We can use these functions to generate probability distributions. For example, let's generate a probability distribution for the number of heads you would get after flipping ten coins.

In [None]:
coin = stats.binom(n = 10, p= 0.5)   # Binomial Distribution with p=0.5

#### Expected Value (EV)
`.expect()`: the expected value, or mean, of the distribution.

In [None]:
print(coin.expect()) # What is the number of heads you would expect from flipping ten coins?

#### Cumulative Distribution Function (CDF)
`.cdf()`: get the probability of all outcomes less than or equal to a given value x. When creating a density plot for the probability distribution, this is the total area of everything less than or equal to x.


This is equivalent to using a *z-score* to find a probability. Be careful with discrete distributions.

In [None]:
print(coin.cdf(3)) # What percentage of results have 3 or fewer heads?
print(1-coin.cdf(5)) # What percentage of results have 6 or more heads?
print(coin.cdf(0.2)) # What percentage of results have 0.2 or fewer heads?

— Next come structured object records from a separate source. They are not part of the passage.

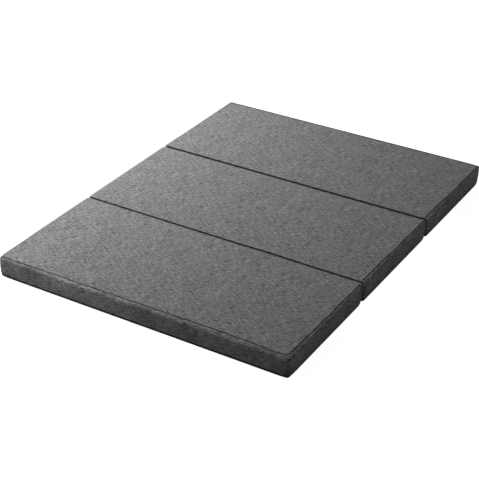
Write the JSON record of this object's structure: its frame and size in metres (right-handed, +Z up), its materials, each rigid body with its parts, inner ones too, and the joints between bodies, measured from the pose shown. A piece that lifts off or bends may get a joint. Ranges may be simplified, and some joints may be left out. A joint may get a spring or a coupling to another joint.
{
  "type": "folding mattress",
  "caption": "Flat rectangular foam mattress in panels with zipped fabric covers, hinged by sewn tapes so that it folds in a Z into a stack.",
  "frame": {"origin": "on the floor under the middle of the mattress laid flat", "axes": "+X runs along the fold lines to the end without zips, +Y runs from the near panel to the far panel, +Z points up from the underside to the sleeping side"},
  "size_m": [1.5056, 2, 0.1],
  "materials": {
    "top_fabric": "matte",
    "border_fabric": "matte",
    "underside_fabric": "matte",
    "hinge_tape": "matte",
    "zip_tape": "matte",
    "zip_chain": "satin",
    "zip_metal": "satin",
    "liner_fabric": "matte",
    "support_foam": "matte",
    "comfort_foam": "matte"
  },
  "bodies": {
    "far_panel": {"far_base_foam": "support_foam", "far_comfort_foam": "comfort_foam", "far_inner_liner": "liner_fabric", "far_bottom_cover": "underside_fabric", "far_border": "border_fabric", "far_zip_strip_upper": "border_fabric", "far_zip_strip_lower": "border_fabric", "far_top_cover": "top_fabric", "far_zip_tape_upper": "zip_tape", "far_zip_tape_lower": "zip_tape", "far_zip_chain": "zip_chain", "middle_far_hinge_tape": "hinge_tape"},
    "middle_panel": {"middle_base_foam": "support_foam", "middle_comfort_foam": "comfort_foam", "middle_inner_liner": "liner_fabric", "middle_bottom_cover": "underside_fabric", "middle_border": "border_fabric", "middle_zip_strip_upper": "border_fabric", "middle_zip_strip_lower": "border_fabric", "middle_top_cover": "top_fabric", "middle_zip_tape_upper": "zip_tape", "middle_zip_tape_lower": "zip_tape", "middle_zip_chain": "zip_chain", "near_middle_hinge_tape": "hinge_tape"},
    "near_panel": {"near_base_foam": "support_foam", "near_comfort_foam": "comfort_foam", "near_inner_liner": "liner_fabric", "near_bottom_cover": "underside_fabric", "near_border": "border_fabric", "near_zip_strip_upper": "border_fabric", "near_zip_strip_lower": "border_fabric", "near_top_cover": "top_fabric", "near_zip_tape_upper": "zip_tape", "near_zip_tape_lower": "zip_tape", "near_zip_chain": "zip_chain"},
    "far_slider": {"far_zip_slider": "zip_metal"},
    "far_pull": {"far_zip_pull": "zip_metal"},
    "middle_slider": {"middle_zip_slider": "zip_metal"},
    "middle_pull": {"middle_zip_pull": "zip_metal"},
    "near_slider": {"near_zip_slider": "zip_metal"},
    "near_pull": {"near_zip_pull": "zip_metal"}
  },
  "joints": [
    {"name": "upper_fold", "type": "hinge", "parent": "far_panel", "child": "middle_panel", "pos_m": [0, 0.33375, 0.1003], "axis": [-1, 0, 0], "range_deg": [0, 180], "deforming": ["middle_far_hinge_tape"]},
    {"name": "lower_fold", "type": "hinge", "parent": "middle_panel", "child": "near_panel", "pos_m": [0, -0.33375, -0.0003], "axis": [1, 0, 0], "range_deg": [0, 180], "deforming": ["near_middle_hinge_tape"]},
    {"name": "far_zip_slide", "type": "slide", "parent": "far_panel", "child": "far_slider", "axis": [0, 1, 0], "range_m": [0, 0.5773]},
    {"name": "far_pull_turn", "type": "hinge", "parent": "far_slider", "child": "far_pull", "pos_m": [-0.75352, 0.37882, 0.05], "axis": [0, 0, 1], "range_deg": [0, 180]},
    {"name": "middle_zip_slide", "type": "slide", "parent": "middle_panel", "child": "middle_slider", "axis": [0, 1, 0], "range_m": [0, 0.5773]},
    {"name": "middle_pull_turn", "type": "hinge", "parent": "middle_slider", "child": "middle_pull", "pos_m": [-0.75352, -0.28868, 0.05], "axis": [0, 0, 1], "range_deg": [0, 180]},
    {"name": "near_zip_slide", "type": "slide", "parent": "near_panel", "child": "near_slider", "axis": [0, 1, 0], "range_m": [0, 0.5773]},
    {"name": "near_pull_turn", "type": "hinge", "parent": "near_slider", "child": "near_pull", "pos_m": [-0.75352, -0.95618, 0.05], "axis": [0, 0, 1], "range_deg": [0, 180]}
  ]
}
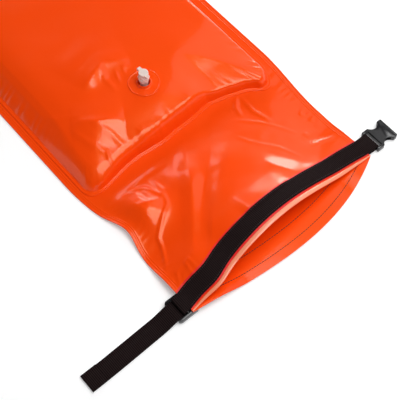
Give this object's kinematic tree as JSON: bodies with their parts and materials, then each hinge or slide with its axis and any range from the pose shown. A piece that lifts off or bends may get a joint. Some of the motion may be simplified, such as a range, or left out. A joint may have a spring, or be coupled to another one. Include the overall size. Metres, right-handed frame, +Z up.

Even though you can receive a value for that last function, it doesn't actually make any sense.

#### Probability Point Function (PPF)

`.ppf()`: the exact point where the probability of everything to left is equal to y, also known as the percentile function.

In [None]:
print(coin.ppf(0.2)) # What is the 20%-tile of heads?
print(coin.ppf(0.5)) # What is the 50%-tile of heads?
print(coin.ppf(0.99)) # What is the 99%-tile of heads?

#### Probability Mass Function (PMF)

`.pmf()`: the percentage chance of *exactly* x successes occuring.

In [None]:
print(coin.pmf(5))  # What percentage of results have exactly five coins land on heads?
print(coin.pmf(1))  # What is the chance that exactly one coin lands on heads?